Incluso en espacios que se dicen feministas, esta presión se cuela disfrazada de autocuidado, de empoderamiento o de elección. Como si elegir depilarse, hacer dieta o ponerse bótox fuera siempre una decisión libre. Como si no estuviéramos todas, en mayor o menor medida, atrapadas en un mismo sistema de expectativas imposibles. Como si no supiéramos que, si no lo haces, pagas un precio.
Lo vemos también en redes sociales. Incluso cuando se habla de amor propio, de aceptación, de 'body positive', los cuerpos que más se muestran siguen respondiendo a la norma. Las que se salen del molde —por peso, por edad, por piel— reciben comentarios crueles, burlas o silencios. El algoritmo premia lo normativo. Y eso también es violencia.
Pero no todo está perdido. Resistir, en este caso, no es gritar. A veces es tan sencillo (y tan difícil) como no esconderse.
No se trata de romantizar el cuerpo, ni de fingir que no duele. A veces duele. A veces cuesta. Pero el feminismo, al menos para mí, ha sido esa herramienta que me permite entender que el problema no está en mi cuerpo, sino en el sistema que lo juzga.

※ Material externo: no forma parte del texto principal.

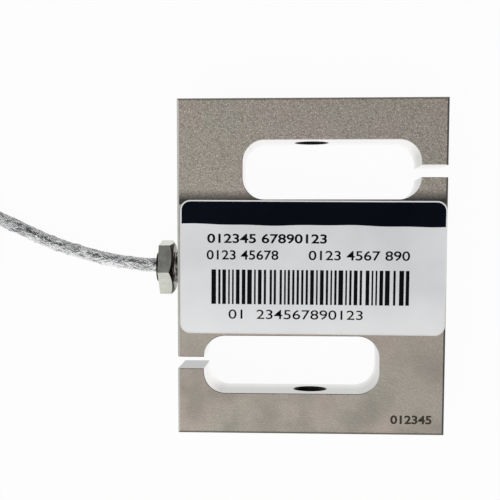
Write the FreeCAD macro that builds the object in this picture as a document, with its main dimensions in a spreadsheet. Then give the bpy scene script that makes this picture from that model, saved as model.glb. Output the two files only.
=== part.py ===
import FreeCAD, Part
import math
import os
import re

import Sketcher
from FreeCAD import Placement, Rotation, Vector

# S-beam weighing load cell, in millimetres. It lies on its back face with the label up:
# +Z points out of the label side, +Y along the load axis and +X away from the cable.
# The origin is the centre of the back face, on the surface that the cell lies on.

doc = FreeCAD.newDocument("LoadCell")

SIZES = {
    # The steel block
    "block_width": 50.8,
    "block_height": 63.5,
    "block_depth": 12.7,
    "edge_bevel": 0.4,
    # Two slots, each the other turned half round about Z; the upper one opens to +X
    "end_arm": 7.8,
    "slot_height": 11.05,
    "column_width": 12.4,
    "slot_wall": 5.0,
    "slot_corner": 4.1,
    "slit_width": 2.25,
    "slit_offset": 0.3,
    "slot_edge_break": 0.1,
    # Tapped hole through each end arm, 1/4-28 UNF, at the thread's major diameter
    "thread_diameter": 6.35,
    "countersink": 0.15,
    # Sealed cavity in the web, with a thin flexure left beside each slot
    "flexure": 2.3,
    "cavity_end_wall": 6.8,
    "cavity_corner": 4.5,
    # Cover plates in shallow recesses around the cavity, front and back
    "plate_thickness": 0.6,
    "plate_ledge": 1.2,
    "plate_corner": 3.0,
    "plate_clearance": 0.06,
    # Label on the front
    "label_left_gap": 0.55,
    "label_right_gap": 0.1,
    "label_top_gap": 0.19,
    "label_bottom_gap": 0.36,
    "label_tilt": -0.3,
    "label_thickness": 0.12,
    "label_corner": 1.9,
    # Strain gauges on the flexures
    "gauge_length": 7.0,
    "gauge_width": 4.0,
    "gauge_thickness": 0.12,
    "gauge_end_gap": 1.1,
    "gauge_wire": 0.3,
    "gauge_wire_pitch": 1.8,
    "gauge_wire_reach": 1.6,
    # Terminal board on the back plate, and its two resistors
    "board_length": 15.0,
    "board_width": 9.0,
    "board_thickness": 0.8,
    "resistor_length": 3.2,
    "resistor_width": 1.6,
    "resistor_height": 0.6,
    "resistor_spacing": 3.4,
    "pad_pitch": 2.0,
    "pad_inset": 0.9,
    # Cable port in the left face and the screw gland in it
    "port_diameter": 6.0,
    "passage_length": 2.0,
    "passage_diameter": 3.4,
    "screw_play": 0.05,
    "head_flats": 9.6,
    "head_thickness": 2.8,
    "head_face": 8.8,
    "head_turn": 50.0,
    "collar_diameter": 5.6,
    "collar_length": 0.65,
    "neck": 1.15,
    "bush_length": 1.6,
    "bush_play": 0.08,
    "washer_thickness": 0.4,
    "washer_play": 0.2,
    "bore_play": 0.15,
    # Cable and its four cores
    "cable_diameter": 2.8,
    "straight_exit": 3.8,
    "jacket_overrun": 1.0,
    "core_diameter": 0.8,
    "core_pitch": 1.0,
    "core_rise": 1.6,
    # Put-away coil: turns side by side and one above the other
    "coil_centre_x": -94.2,
    "coil_centre_y": -6.1,
    "coil_diameter": 37.8,
    "coil_columns": 6.0,
    "coil_layers": 4.0,
    "tie_width": 4.0,
    "tie_thickness": 0.4,
    "tie_angle": 300.0,
    "tie_twist_length": 9.0,
    "tie_twist_diameter": 1.4,
    "tie_twist_sink": 0.3,
    # Stripped far end
    "sleeve_length": 7.5,
    "sleeve_overhang": 2.0,
    "sleeve_wall": 0.4,
    "lead_diameter": 0.9,
    "drain_diameter": 0.5,
    "lead_pitch": 1.05,
    "lead_straight": 4.0,
    "lead_drop_reach": 11.0,
    "drain_reach": 20.5,
}

# Sizes that follow from the ones above
DERIVED = {
    "half_width": "block_width / 2",
    "half_height": "block_height / 2",
    "half_depth": "block_depth / 2",
    "slot_outer": "half_height - end_arm",
    "slot_inner": "slot_outer - slot_height",
    "slot_closed_end": "column_width - half_width",
    "slot_open_end": "half_width - slot_wall",
    "slot_radius": "min(slot_corner; 0.49 * slot_height)",
    "slit_centre": "(slot_outer + slot_inner) / 2 - slit_offset",
    "slit_bottom": "slit_centre - slit_width / 2",
    "slit_top": "slit_centre + slit_width / 2",
    "cavity_half_length": "half_width - cavity_end_wall",
    "cavity_half_height": "slot_inner - flexure",
    "cavity_radius": "min(cavity_corner; 0.9 * cavity_half_height)",
    "recess_half_length": "cavity_half_length + plate_ledge",
    "recess_half_height": "cavity_half_height + plate_ledge",
    "plate_half_length": "recess_half_length - plate_clearance",
    "plate_half_height": "recess_half_height - plate_clearance",
    "label_left": "label_left_gap - half_width",
    "label_right": "half_width - label_right_gap",
    "label_bottom": "label_bottom_gap - slot_inner",
    "label_top": "slot_inner - label_top_gap",
    "gauge_centre": "cavity_half_length - cavity_radius - gauge_end_gap - gauge_length / 2",
    "board_top": "plate_thickness + board_thickness",
    "port_depth": "cavity_end_wall - passage_length",
    "port_floor": "port_depth - half_width",
    "screw_bore": "cable_diameter + 2 * bore_play",
    "screw_diameter": "port_diameter - 2 * screw_play",
    "screw_depth": "port_depth - bush_length - washer_thickness",
    "head_inner_face": "-half_width - neck",
    "head_outer_face": "head_inner_face - head_thickness",
    "collar_face": "head_outer_face - collar_length",
    "cable_radius": "cable_diameter / 2",
    "coil_half_band": "coil_columns * cable_radius",
    "coil_outer": "coil_diameter / 2 + coil_half_band",
    "coil_inner": "coil_diameter / 2 - coil_half_band",
    "coil_height": "coil_layers * cable_diameter",
}

sheet = doc.addObject("Spreadsheet::Sheet", "Sizes")
CELLS = {name: str(value) for name, value in SIZES.items()}
CELLS.update({name: "=" + formula for name, formula in DERIVED.items()})
for row, (name, text) in enumerate(CELLS.items(), 1):
    sheet.set(f"A{row}", name)
    sheet.set(f"B{row}", text)
    sheet.setAlias(f"B{row}", name)
doc.recompute()


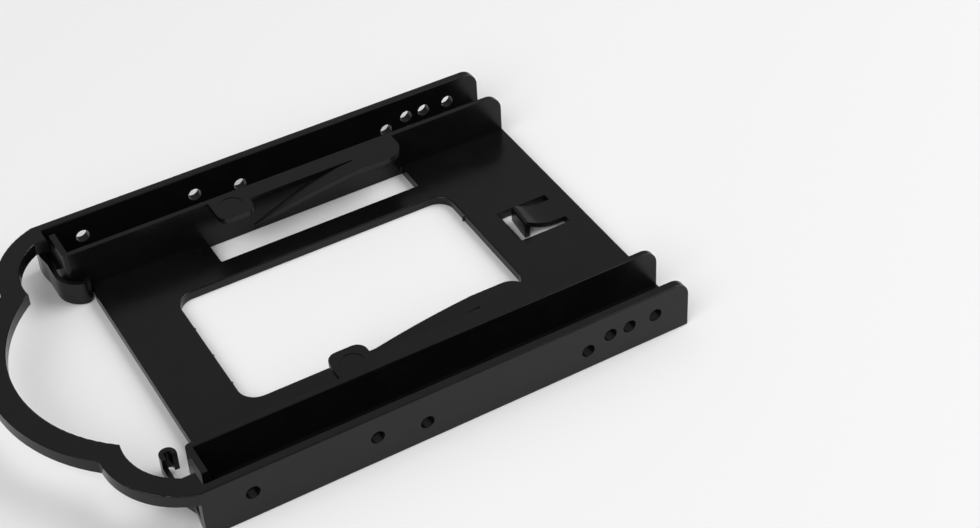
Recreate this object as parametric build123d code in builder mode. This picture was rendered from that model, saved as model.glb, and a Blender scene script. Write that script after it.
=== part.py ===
from build123d import *
from math import radians, tan
import os

# A bracket that fills the width of a drive bay round a narrower cradle, moulded in one piece.
# X runs from the pull handle to the open rear end, Y runs across and Z is up.
# The origin lies under the middle of the whole length and width. Sizes are in millimetres.

# Outer rails
bay_width = 101.6
rail_length = 122.3
wall_height = 13.3
rail_thickness = 2.3
rear_corner_radius = 4.0
edge_radius = 0.3

# Screw holes of the outer rails, the same on both sides, measured from the first one
screw_hole = 3.4
first_hole_from_front = 11.4
high_hole_offsets = (0, 29.5, 89.3, 94.5, 101.6)
low_hole_offsets = (41.6, 83.3)
high_hole_height = 7.2
low_hole_height = 5.2

# Floor plate with its window and the two slots under the spring arms
plate_thickness = 2.3
plate_setback = 7.5
window_from_front = 22.9
window_length = 73.6
window_width = 41.2
window_corner_radius = 4.5
window_edge_radius = 0.4
nub_radius = 0.5
nub_height = 1.2
front_nub_places = (-11.9, -1.3, 9.4)
rear_nub_place = 10.7
slot_from_front = 37.8
slot_length = 54.5
slot_width = 9.3
slot_corner_radius = 0.4

# Inner rails on both sides of the cradle, with a short return at their front ends
cradle_width = 72.0
inner_thickness = 1.5
inner_setback = 2.7
return_length = 9.6
return_corner_radius = 1.2
inner_edge_radius = 0.25

# Spring arms: a root, a leg with a knob at its end, and a gap under the knob and the leg
arm_thickness = 1.45
arm_width = 9.6
arm_root_end = 90.2
root_corner_radius = 4.8
arm_leg_width = 5.0
knob_from_front = 39.8
knob_length = 9.4
knob_corner_radius = 2.7
flex_gap = 0.6
flex_end = 82.0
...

Porque no es el cuerpo lo que hay que cambiar. Es la mirada.
Este verano, ojalá podamos desobedecer. No todas al mismo tiempo, ni de la misma forma. Pero sí un poco. Un gesto, una prenda o un paso. Ojalá podamos mirarnos con menos dureza. O al menos, con más compasión. Ojalá aprendamos a ver nuestros cuerpos no como un campo de batalla, sino como una casa. Una casa que ha sido empujada, vigilada, silenciada… pero que también ha reído, bailado, sentido placer o sostenido vida. Y que merece, al fin, descansar.
Porque también eso es feminismo: reclamar el derecho a existir en verano sin sentirnos en deuda con nadie.